17. A distributed database system configured to store data divided among a plurality of data partitions, the distributed database system comprising:
database hardware configured to host the plurality of data partitions, wherein the database hardware is configurable to provide different hardware capacities for hosting different data partitions; and
at least one processor configured to dynamically modify a configuration of the database hardware to update a hardware capacity used to host a particular data partition of the plurality of data partitions.
18. The distributed database system of claim 17, wherein the at least one processor is configured to modify a configuration of the database hardware to update the hardware capacity used to host the particular data partition based on a record of operations performed on the particular data partition over a time period.
19. The distributed database system of claim 18, wherein the at least one processor is configured to modify the configuration of the database hardware to update the hardware capacity used to host the particular data partition based on the record of operations performed on the particular data partition over the time period by performing:
determine a memory utilization of the operations performed on the at least one data partition over the time period;
modify the configuration of the database hardware to update the hardware capacity used to host the particular data partition based on the memory utilization.

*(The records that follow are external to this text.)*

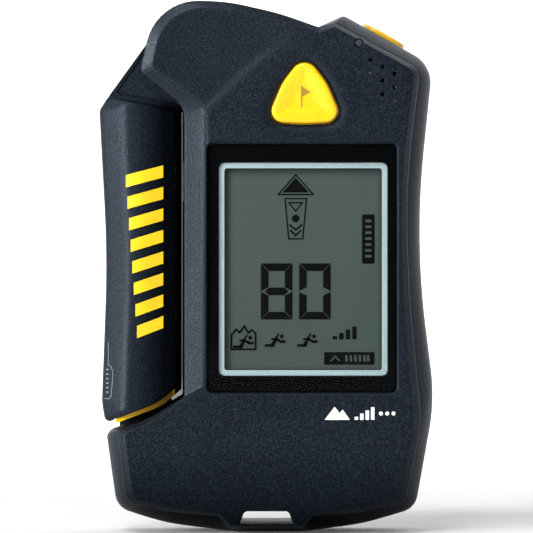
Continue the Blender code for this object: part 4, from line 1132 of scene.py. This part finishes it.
def area_light(name, place_at, aim, size, power, colour=(1, 1, 1)):
    data = bpy.data.lights.new(name, "AREA")
    data.shape = "RECTANGLE"
    data.size, data.size_y = size
    data.energy = power
    data.color = colour
    light = add_object(name, data)
    light.location = place_at
    light.rotation_euler = (Vector(aim) - Vector(place_at)).to_track_quat("-Z", "Y").to_euler()


def lights():
    middle = (0, 0, 0.06)
    area_light("key", (-0.64, -0.46, 0.20), middle, (0.26, 0.40), 9.5)
    area_light("edge", (-0.85, -0.04, 0.16), middle, (0.20, 0.40), 1.0)
    area_light("top", (-0.22, -0.52, 0.80), middle, (0.35, 0.30), 6.0)
    area_light("fill", (0.78, -0.24, 0.12), middle, (0.25, 0.50), 2.2)
    area_light("backdrop", (0.0, 0.65, 1.2), (0, 1.4, 0.1), (2.4, 0.5), 16.0)
    world = bpy.data.worlds.new("studio")
    world.use_nodes = True
    tree = world.node_tree
    tree.nodes["Background"].inputs["Color"].default_value = (0.96, 0.98, 1.0, 1)
    seen = tree.nodes.new("ShaderNodeLightPath").outputs["Is Camera Ray"]
    strength = tree.nodes.new("ShaderNodeMapRange")
    strength.inputs["To Min"].default_value = 0.03
    strength.inputs["To Max"].default_value = 0.95
    tree.links.new(seen, strength.inputs["Value"])
    tree.links.new(strength.outputs[0], tree.nodes["Background"].inputs["Strength"])
    bpy.context.scene.world = world
    bpy.context.scene.view_settings.view_transform = "Standard"


CAMERA_DISTANCE = 1.0
FRAME_WIDTH = 0.1191
CAMERA_HEIGHT = 0.0590


def camera():
    data = bpy.data.cameras.new("camera")
    data.sensor_width = 36
    data.lens = data.sensor_width * CAMERA_DISTANCE / FRAME_WIDTH
    made = add_object("camera", data)
    made.location = (0, -CAMERA_DISTANCE, CAMERA_HEIGHT)
    made.rotation_euler = (math.radians(90), 0, 0)
    bpy.context.scene.camera = made


camera()
lights()
studio_sweep()
dress_nodes()
cover = front_cover()
rear_tub()
shell = lever_body()
button = mark_cap()
scan_cap()
window_and_display()
printing(cover, shell, button)
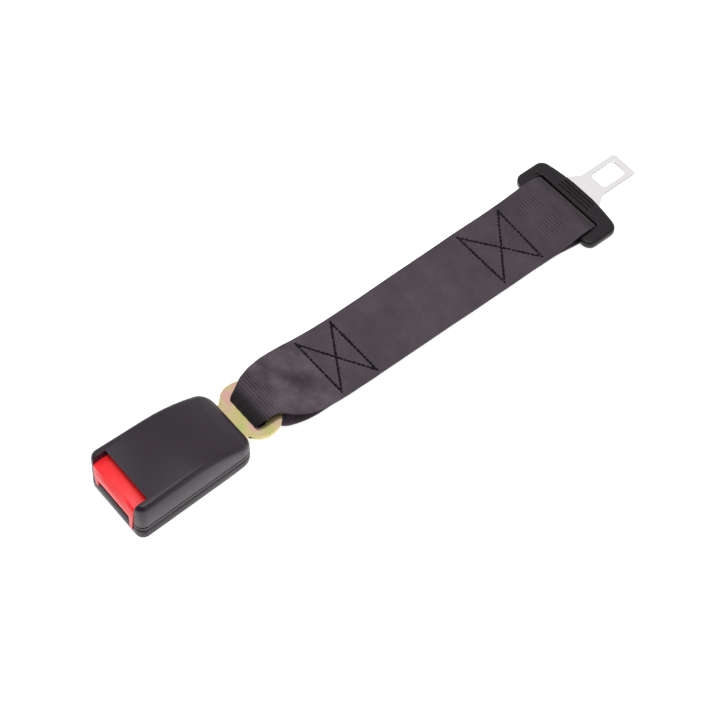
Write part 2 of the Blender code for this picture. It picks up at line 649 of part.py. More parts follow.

20. The distributed database system of claim 19, wherein modifying the configuration of the database hardware to update the hardware capacity used to host the particular data partition comprises:
determine whether the memory utilization meets a threshold memory utilization; and
trigger the modification of the configuration of the database hardware to update the hardware capacity used to host the particular data partition in response to determining that the memory utilization meets the threshold memory utilization.